NEWS FEATURE: `World’s Biggest Church Door’ Opens to Homeless

c. 2003 Religion News Service BIRMINGHAM, Ala. _ Jesus said the meek would inherit the earth and the poor would get the kingdom of heaven. On a recent Sunday morning at the Church of the Reconciler, the homeless of Birmingham were willing to settle for salad and spaghetti. “They have good food here,” said Howard […]

c. 2003 Religion News Service

BIRMINGHAM, Ala. _ Jesus said the meek would inherit the earth and the poor would get the kingdom of heaven. On a recent Sunday morning at the Church of the Reconciler, the homeless of Birmingham were willing to settle for salad and spaghetti.

“They have good food here,” said Howard Shaw, an elderly man who shuffled slowly, with a slight limp, in and out of the church’s massive warehouse door, wearing a blue jacket and gray wool cap. He couldn’t have told you what the sermon was about, but he could smell the food cooking in the kitchen.


He was one of many men who wandered in off the street to sit in the church for a consecration service at the warehouse building which opened earlier this year. They came to hear some gospel music and have a meal prepared by volunteers.

The loading-dock door, 300 feet wide, opens up to ramps that lead into the building, which long ago served as a Hormel meat-processing warehouse.

“We have the world’s largest church door,” said Pastor Lawton Higgs Sr. “That’s symbolic. We have a wide open door and practice radical hospitality.”

Just two blocks from an old firehouse converted into a shelter for the homeless, the Church of the Reconciler offers a sanctuary for men on the street.

Terry Jones, formerly homeless, found refuge with the congregation several years ago.

“I started out on the streets,” Jones said. “They were in a storefront. I saw the doors open, walked in, met the pastor. There was nowhere else to go.”

The church grew out of meetings that started 11 years ago in the home of Mildred Taylor, who had been a missionary to Africa for 39 years.

Taylor said she still considers herself a missionary. Higgs has turned around many lives, she said. “He does a good work with the hungry, addicted and homeless.”


Higgs said the congregation includes some people who used to be homeless, some who still are, and some who just want to help the needy.

“The vast majority of people in Birmingham are not aware of the large numbers of homeless,” Higgs said. “A large percentage are mentally ill, or addicted to crack cocaine, or unemployed.”

He is convinced that the practice of Christianity includes helping the downtrodden, regardless of their circumstances. “A lot of people have the false idea that Jesus cared only for the holy poor,” Higgs said. “But he also cared for the unholy poor.”

The North Alabama Conference of the United Methodist Church assigned Higgs in 1993 to work full time with his mission to the homeless, which still receives financial support from the denomination.

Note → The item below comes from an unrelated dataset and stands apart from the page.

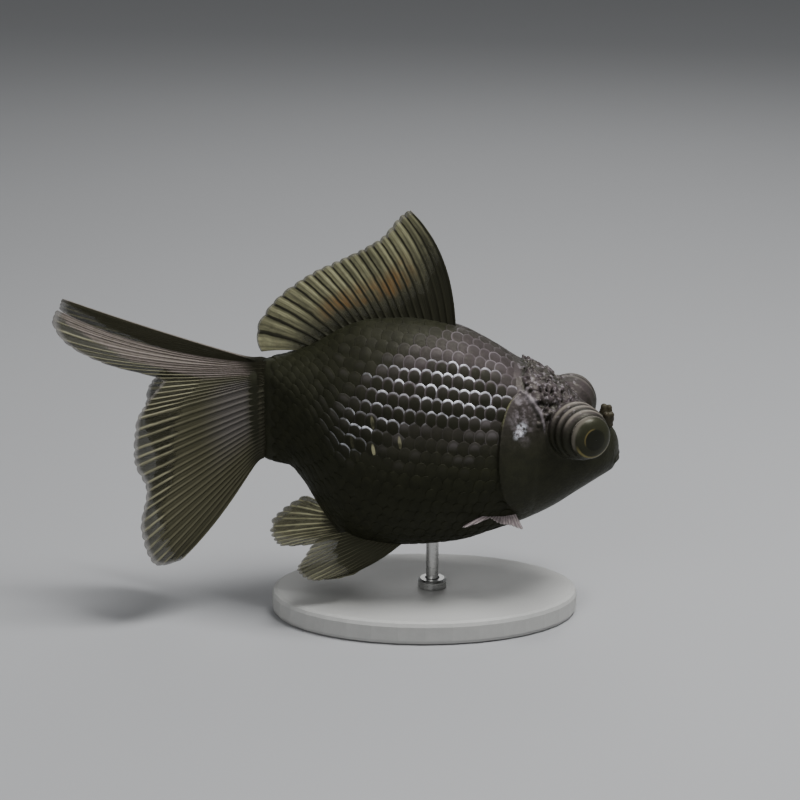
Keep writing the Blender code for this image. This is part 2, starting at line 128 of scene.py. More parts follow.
# A fin is a fan of rays. Its root runs over the body between two places (share of the body length,
# degrees round the section), sunk under the surface. Each ray: its place on the root, heading in
# side view, curl, spread from the middle plane, sweep, and length. Its opaque base: the place on the
# root, the share of the ray where it ends, and how far back from there the rays show in it.
Fan = namedtuple("Fan", "start end sink rays base")
DORSAL = Fan(
    start=(0.458, 90),
    end=(0.862, 90),
    sink=0.0018,
    rays=np.array([
        (0.00, 93, 44, 0, 2, 0.375), (0.08, 98, 33, 1, 2, 0.343), (0.25, 106, 22, 1, 2, 0.266),
        (0.45, 116, 14, 2, 1, 0.223), (0.65, 128, 10, 1, 0, 0.204), (0.82, 142, 8, 0, -2, 0.196),
        (0.94, 157, 8, 0, -3, 0.180), (1.00, 176, 12, 0, -3, 0.138),
    ]),
    base=np.array([
        (0.00, 0.68, 0.02), (0.06, 0.60, 0.02), (0.15, 0.47, 0.02), (0.30, 0.37, 0.02),
        (0.50, 0.31, 0.02), (1.00, 0.25, 0.02),
    ]),
)
TAIL = Fan(
    start=(1.006, 62),
    end=(1.006, -70),
    sink=0.0007,
    rays=np.array([
        (0.00, 168, -12, 17, -32, 0.580), (0.06, 169.7, -10, 17, -30, 0.583),
        (0.12, 173, -8, 18, -25, 0.540), (0.20, 175.5, -5, 18, -14, 0.428),
        (0.30, 180, -2, 18, -6, 0.268), (0.38, 186, -2, 18, -1, 0.305),
        (0.50, 194, -2, 18, 1, 0.360), (0.60, 200, -2, 18, 2, 0.374), (0.68, 207, -2, 18, 2, 0.360),
        (0.80, 216, -3, 18, 1, 0.414), (0.91, 226, -5, 17, -1, 0.432),
        (1.00, 238, -16, 15, -5, 0.372),
    ]),
    base=np.array([
        (0.00, 0.95, 0.02), (0.05, 0.88, 0.03), (0.10, 0.76, 0.03), (0.16, 0.66, 0.04),
        (0.24, 0.58, 0.05), (0.32, 0.61, 0.06), (0.50, 0.64, 0.10), (0.62, 0.72, 0.25),
        (0.76, 0.80, 0.42), (0.90, 0.86, 0.45), (1.00, 0.93, 0.30),
    ]),
)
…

The congregation began worshipping in 1994 in a storefront that was formerly the city headquarters of Jesse Jackson’s presidential campaign. It was chartered as a United Methodist congregation in 1996. The church expanded its space in 1998 after a hardware store closed down next door. It stayed there until moving to the former warehouse this year.

The church has 200 members on its rolls and average Sunday attendance of about 75, Higgs said. About a third of the members are homeless; 70 percent are black. “Our primary vision is to build a racially inclusive congregation,” Higgs said.


The music is a mix of gospel, contemporary and traditional Methodist hymns.

The church may not support itself financially, but the homeless members have a lot to offer, Higgs said.

“We don’t have a janitorial staff,” Higgs said. “We have volunteers from the homeless community. It takes a lot of checks in the offering plate to pay for a janitor.”

Many of them also contribute their skills as plumbers, sheetrock hangers or painters, he said.

Methodist, Catholic, Episcopal, Baptist and Pentecostal congregations have supplied the weekly volunteers who donate and prepare food for the Sunday lunches.

The church serves about 700 meals a week, including breakfast Tuesday through Friday and Sunday. The homeless are also given donated clothes.

“When I first walked in, I felt welcome,” said James Boyd, who was homeless several years ago. “As the Bible says, it takes you as you are. You may be dirty, you may be smelly, but you’re welcome here.”


Jones said that if more churches took Jesus’ teachings on caring for the poor seriously, the homeless would be swarmed with Christian compassion.

“This church is about the Sermon on the Mount and the beatitudes,” Jones said. “It’s biblical. You can come here and feel accepted. This church offers acceptance in a world full of rejection.”